To be done
Write out all of the data exactly as it appears.

Data excerpt
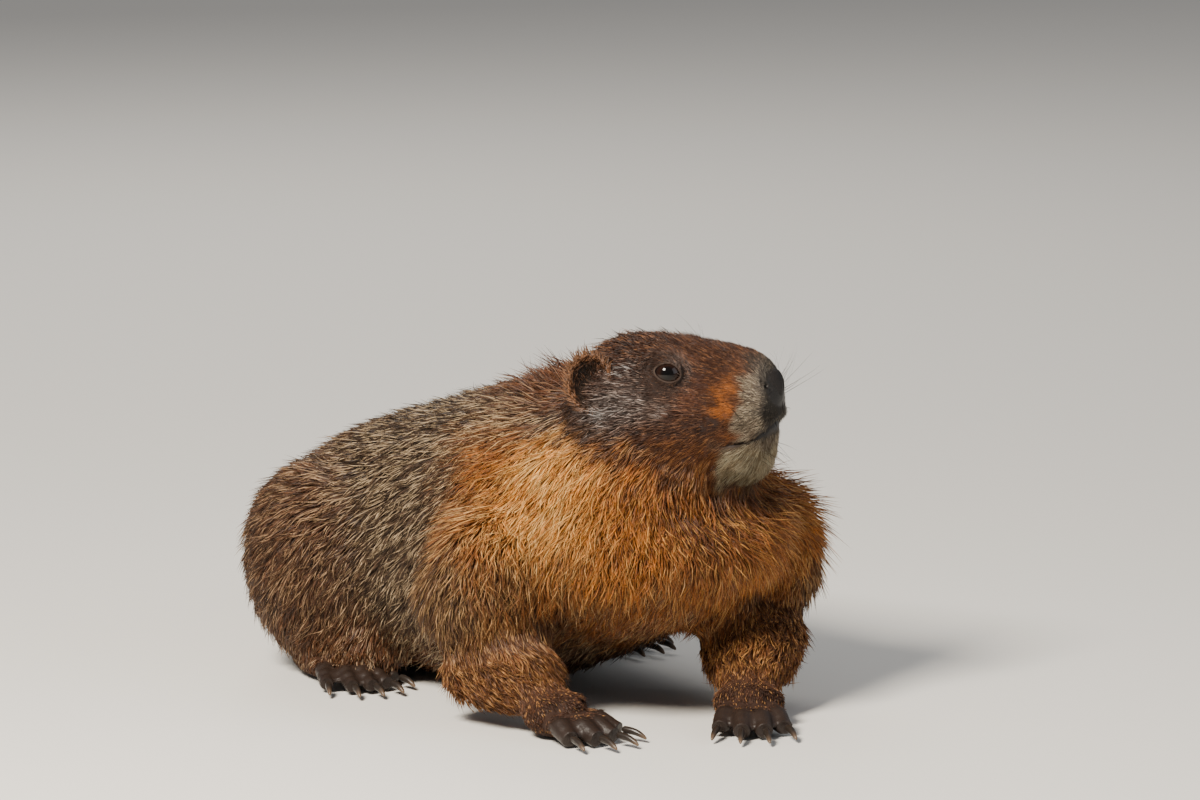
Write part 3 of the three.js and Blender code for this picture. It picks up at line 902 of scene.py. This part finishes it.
length = mix(length, np.minimum(length, 4.0), np.clip(on_paw * 1.5, 0, 1))
length *= 1 - 0.35 * on_tail * ramp(tail_place, 0.85, 1)
length *= 1 - 0.3 * chest * ramp(z, 62, 40)
length *= 1 - 0.5 * ramp(z, 14, 3) * ramp(facing[:, 2], 0, -0.6)
crown = ramp(rise, 6, 14) * head_soft * ramp(forward, 72, 50)
lift += 6 * nape + 4 * chest + 11 * crown + 14 * ruff + 16 * is_ear * (1 - in_ear)
length += 1.6 * crown + 5 * ruff
thickness = mix(thickness, 0.42, head_soft * ramp(forward, 26, 60))
finest = np.maximum(around_eye, ramp(by_nose, 18, 10))
thickness = mix(thickness, 0.32, head_soft * finest)
thickness = mix(thickness, 0.46, is_ear)
crowd = mix(crowd, 5.0, head_soft * ramp(forward, 28, 58))
crowd = mix(crowd, 3.4, is_ear)
crowd *= 1 - 0.75 * ramp(facing[:, 2], -0.35, -0.8) * ramp(z, 40, 20)
crowd *= 1 - np.clip(is_toe + np.clip(is_lip * 1.5, 0, 1) + bare_nose, 0, 1)
crowd *= 1 - ramp(nostril_dent(forward, aside, rise), 0.02, 0.1) * on_head
crowd[hidden] = 0
guards = mix(0.13, 0.09, head_soft * crown) + 0.1 * nape + 0.12 * ruff
guards = mix(guards, 0.02, head_soft * ramp(forward, 30, 50))
crowd[(is_lid > 0) & (lid_edge < 3)] = 0
near_lid = hill(lid_edge, 4.5, 2.5) * is_lid
crowd *= 1 + 0.4 * near_lid
tail_root = ramp(size_of(points - TAIL_LINE[0]), 52, 26)
crowd *= 1 + 0.7 * tail_root
length = np.maximum(length, 15 * tail_root)
pale_share = mix(0.34, 0.26, on_rump)
for value, strength in (
    (0.25, np.clip(chest, 0, 1)),
    (0.56, np.clip(gold, 0, 1)),
    (0.15, np.clip(nape, 0, 1)),
    (0.3, on_foreleg * (1 - chest)),
    (0.1, np.clip(on_paw * 1.5, 0, 1)),
    (0.12, on_tail),
    (0.14, head_soft),
    (0.22, low_cheek * head_soft),
    (0.42, np.clip(cheek + 0.7 * temple, 0, 1) * head_soft),
    (0.36, muzzle * (1 - snout) * head_soft),
    (0.1, snout * head_soft),
    (0.02, around_eye * head_soft),
):
    pale_share = mix(pale_share, value, strength)

growing = {  # what a lock needs to know of the spot that it grows from
    "place": points,
    "facing": facing,
    "way": way,
    "under": under_tint,
    "tip": tip_tint,
    "length": length,
    "lift": lift,
    "thickness": thickness,
    "pale_share": pale_share,
    "on_head": on_head,
    "on_tail": on_tail,
    "on_foreleg": on_foreleg,
    "on_hind": on_parts("thigh", "shank", "hindfoot"),
    "guards": guards,
    "on_neck": on_parts("neck"),
    "pale": pale_tint,
}
fields = np.column_stack(list(growing.values()))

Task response
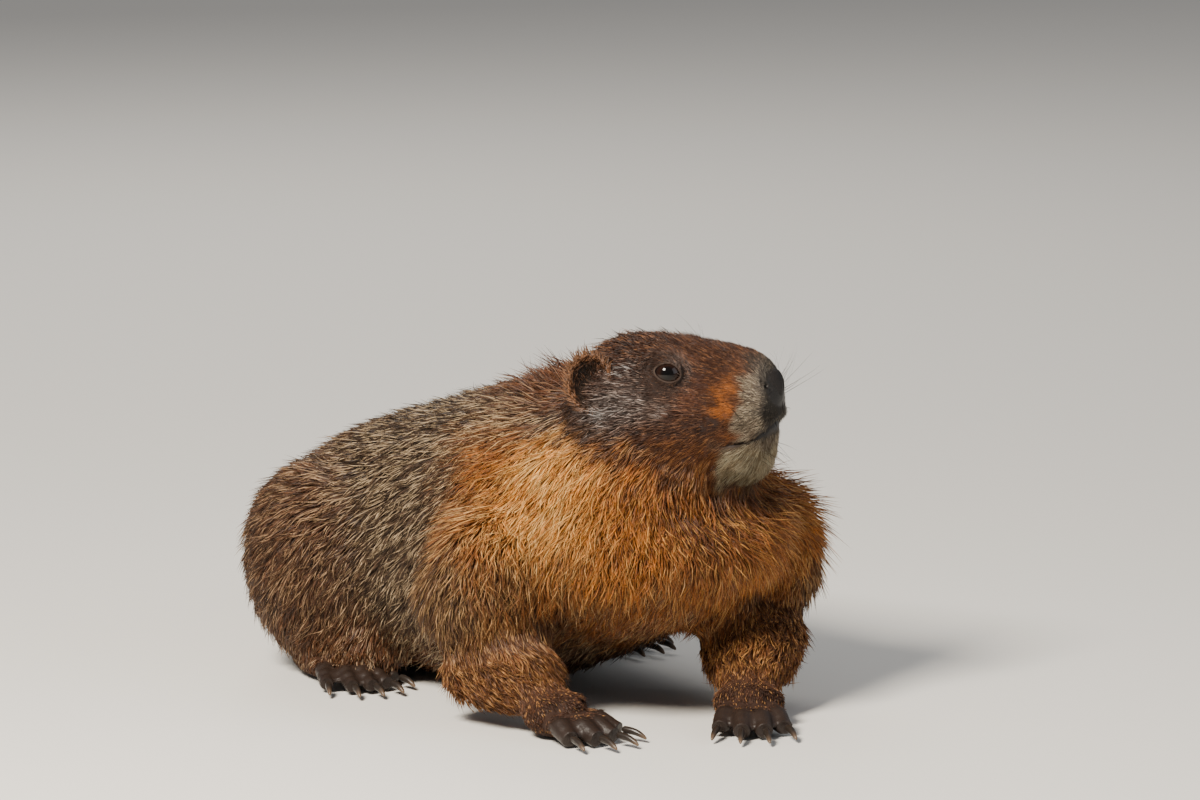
Write part 3 of the three.js and Blender code for this picture. It picks up at line 902 of scene.py. This part finishes it.
length = mix(length, np.minimum(length, 4.0), np.clip(on_paw * 1.5, 0, 1))
length *= 1 - 0.35 * on_tail * ramp(tail_place, 0.85, 1)
length *= 1 - 0.3 * chest * ramp(z, 62, 40)
length *= 1 - 0.5 * ramp(z, 14, 3) * ramp(facing[:, 2], 0, -0.6)
crown = ramp(rise, 6, 14) * head_soft * ramp(forward, 72, 50)
lift += 6 * nape + 4 * chest + 11 * crown + 14 * ruff + 16 * is_ear * (1 - in_ear)
length += 1.6 * crown + 5 * ruff
thickness = mix(thickness, 0.42, head_soft * ramp(forward, 26, 60))
finest = np.maximum(around_eye, ramp(by_nose, 18, 10))
thickness = mix(thickness, 0.32, head_soft * finest)
thickness = mix(thickness, 0.46, is_ear)
crowd = mix(crowd, 5.0, head_soft * ramp(forward, 28, 58))
crowd = mix(crowd, 3.4, is_ear)
crowd *= 1 - 0.75 * ramp(facing[:, 2], -0.35, -0.8) * ramp(z, 40, 20)
crowd *= 1 - np.clip(is_toe + np.clip(is_lip * 1.5, 0, 1) + bare_nose, 0, 1)
crowd *= 1 - ramp(nostril_dent(forward, aside, rise), 0.02, 0.1) * on_head
crowd[hidden] = 0
guards = mix(0.13, 0.09, head_soft * crown) + 0.1 * nape + 0.12 * ruff
guards = mix(guards, 0.02, head_soft * ramp(forward, 30, 50))
crowd[(is_lid > 0) & (lid_edge < 3)] = 0
near_lid = hill(lid_edge, 4.5, 2.5) * is_lid
crowd *= 1 + 0.4 * near_lid
tail_root = ramp(size_of(points - TAIL_LINE[0]), 52, 26)
crowd *= 1 + 0.7 * tail_root
length = np.maximum(length, 15 * tail_root)
pale_share = mix(0.34, 0.26, on_rump)
for value, strength in (
    (0.25, np.clip(chest, 0, 1)),
    (0.56, np.clip(gold, 0, 1)),
    (0.15, np.clip(nape, 0, 1)),
    (0.3, on_foreleg * (1 - chest)),
    (0.1, np.clip(on_paw * 1.5, 0, 1)),
    (0.12, on_tail),
    (0.14, head_soft),
    (0.22, low_cheek * head_soft),
    (0.42, np.clip(cheek + 0.7 * temple, 0, 1) * head_soft),
    (0.36, muzzle * (1 - snout) * head_soft),
    (0.1, snout * head_soft),
    (0.02, around_eye * head_soft),
):
    pale_share = mix(pale_share, value, strength)

growing = {  # what a lock needs to know of the spot that it grows from
    "place": points,
    "facing": facing,
    "way": way,
    "under": under_tint,
    "tip": tip_tint,
    "length": length,
    "lift": lift,
    "thickness": thickness,
    "pale_share": pale_share,
    "on_head": on_head,
    "on_tail": on_tail,
    "on_foreleg": on_foreleg,
    "on_hind": on_parts("thigh", "shank", "hindfoot"),
    "guards": guards,
    "on_neck": on_parts("neck"),
    "pale": pale_tint,
}
fields = np.column_stack(list(growing.values()))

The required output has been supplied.